> WORK TO COMPLETE: Every line of the material below should be repeated exactly.

> PROVIDED DATA:
::::::

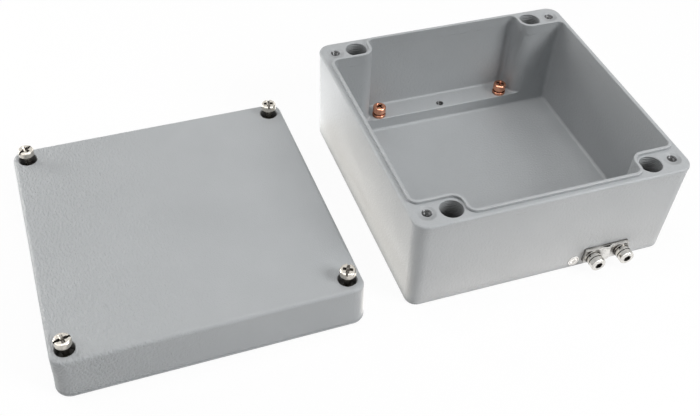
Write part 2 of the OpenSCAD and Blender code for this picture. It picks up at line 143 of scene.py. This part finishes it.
# %% [markdown]
# ## Powder coated aluminium
#
# Both castings are die cast aluminium, shot blasted and then powder coated: a light grey
# polyester powder, sprayed on and stoved. The coat gives an even, half matt grey with a
# soft pebbling a little over a millimetre across and a finer tooth on top, which catch the
# light where it falls at a low angle. Its tone changes only slightly over a few centimetres.
# On the lid the powder lay thicker: its pebbles are taller and a little drawn out from
# front to back, most of all at the lid's left side, and they fade out toward its middle.

# %% Powder coat
COAT_LIGHT, COAT_DARK = "#AAADAF", "#A5A8AA"
COAT_ROUGHNESS = 0.42
CLOUD = 38                            # mm, slow changes in tone
TOOTH, TOOTH_DEPTH = 0.55, 0.13       # mm, the finest grain of the coat


def powder_coat(name, pebble_mm, depth_mm, stretch=(1, 1, 1)):
    """The coat of a casting; returns the finish and the node that gives its pebbles."""
    finish, tree, shader = new_finish(name, COAT_LIGHT, 0.0, COAT_ROUGHNESS)
    place = add_node(tree, "ShaderNodeTexCoord").outputs["Object"]
    clouds = add_node(tree, "ShaderNodeTexNoise",
                      {"Vector": place, "Scale": per_metre(CLOUD), "Detail": 3.0})
    tone = add_node(tree, "ShaderNodeMapRange",
                    {"Value": clouds.outputs["Fac"], "From Min": NOISE_LOW,
                     "From Max": NOISE_HIGH})
    colour = add_node(tree, "ShaderNodeMix", data_type="RGBA")
    tree.links.new(tone.outputs["Result"], colour.inputs["Factor"])
    colour.inputs["A"].default_value = linear(COAT_DARK)
    colour.inputs["B"].default_value = linear(COAT_LIGHT)
    tree.links.new(colour.outputs["Result"], shader.inputs["Base Color"])
    drawn_out = add_node(tree, "ShaderNodeMapping", {"Vector": place, "Scale": stretch})
    pebbles = add_node(tree, "ShaderNodeTexNoise",
                       {"Vector": drawn_out.outputs["Vector"],
                        "Scale": per_metre(pebble_mm), "Detail": 1.0})
    tooth = add_node(tree, "ShaderNodeTexNoise",
                     {"Vector": place, "Scale": per_metre(TOOTH), "Detail": 1.0})
    coarse = add_node(tree, "ShaderNodeBump",
                      {"Strength": 1.0, "Distance": depth_mm * MM,
                       "Height": pebbles.outputs["Fac"]})
    fine = add_node(tree, "ShaderNodeBump",
                    {"Strength": 1.0, "Distance": TOOTH_DEPTH * MM,
                     "Height": tooth.outputs["Fac"], "Normal": coarse.outputs["Normal"]})
    tree.links.new(fine.outputs["Normal"], shader.inputs["Normal"])
    return finish, coarse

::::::

> EXERCISE ANSWER:
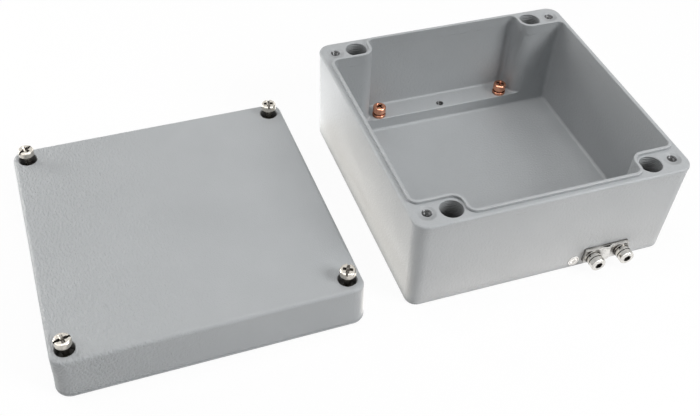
Write part 2 of the OpenSCAD and Blender code for this picture. It picks up at line 143 of scene.py. This part finishes it.
# %% [markdown]
# ## Powder coated aluminium
#
# Both castings are die cast aluminium, shot blasted and then powder coated: a light grey
# polyester powder, sprayed on and stoved. The coat gives an even, half matt grey with a
# soft pebbling a little over a millimetre across and a finer tooth on top, which catch the
# light where it falls at a low angle. Its tone changes only slightly over a few centimetres.
# On the lid the powder lay thicker: its pebbles are taller and a little drawn out from
# front to back, most of all at the lid's left side, and they fade out toward its middle.

# %% Powder coat
COAT_LIGHT, COAT_DARK = "#AAADAF", "#A5A8AA"
COAT_ROUGHNESS = 0.42
CLOUD = 38                            # mm, slow changes in tone
TOOTH, TOOTH_DEPTH = 0.55, 0.13       # mm, the finest grain of the coat


def powder_coat(name, pebble_mm, depth_mm, stretch=(1, 1, 1)):
    """The coat of a casting; returns the finish and the node that gives its pebbles."""
    finish, tree, shader = new_finish(name, COAT_LIGHT, 0.0, COAT_ROUGHNESS)
    place = add_node(tree, "ShaderNodeTexCoord").outputs["Object"]
    clouds = add_node(tree, "ShaderNodeTexNoise",
                      {"Vector": place, "Scale": per_metre(CLOUD), "Detail": 3.0})
    tone = add_node(tree, "ShaderNodeMapRange",
                    {"Value": clouds.outputs["Fac"], "From Min": NOISE_LOW,
                     "From Max": NOISE_HIGH})
    colour = add_node(tree, "ShaderNodeMix", data_type="RGBA")
    tree.links.new(tone.outputs["Result"], colour.inputs["Factor"])
    colour.inputs["A"].default_value = linear(COAT_DARK)
    colour.inputs["B"].default_value = linear(COAT_LIGHT)
    tree.links.new(colour.outputs["Result"], shader.inputs["Base Color"])
    drawn_out = add_node(tree, "ShaderNodeMapping", {"Vector": place, "Scale": stretch})
    pebbles = add_node(tree, "ShaderNodeTexNoise",
                       {"Vector": drawn_out.outputs["Vector"],
                        "Scale": per_metre(pebble_mm), "Detail": 1.0})
    tooth = add_node(tree, "ShaderNodeTexNoise",
                     {"Vector": place, "Scale": per_metre(TOOTH), "Detail": 1.0})
    coarse = add_node(tree, "ShaderNodeBump",
                      {"Strength": 1.0, "Distance": depth_mm * MM,
                       "Height": pebbles.outputs["Fac"]})
    fine = add_node(tree, "ShaderNodeBump",
                    {"Strength": 1.0, "Distance": TOOTH_DEPTH * MM,
                     "Height": tooth.outputs["Fac"], "Normal": coarse.outputs["Normal"]})
    tree.links.new(fine.outputs["Normal"], shader.inputs["Normal"])
    return finish, coarse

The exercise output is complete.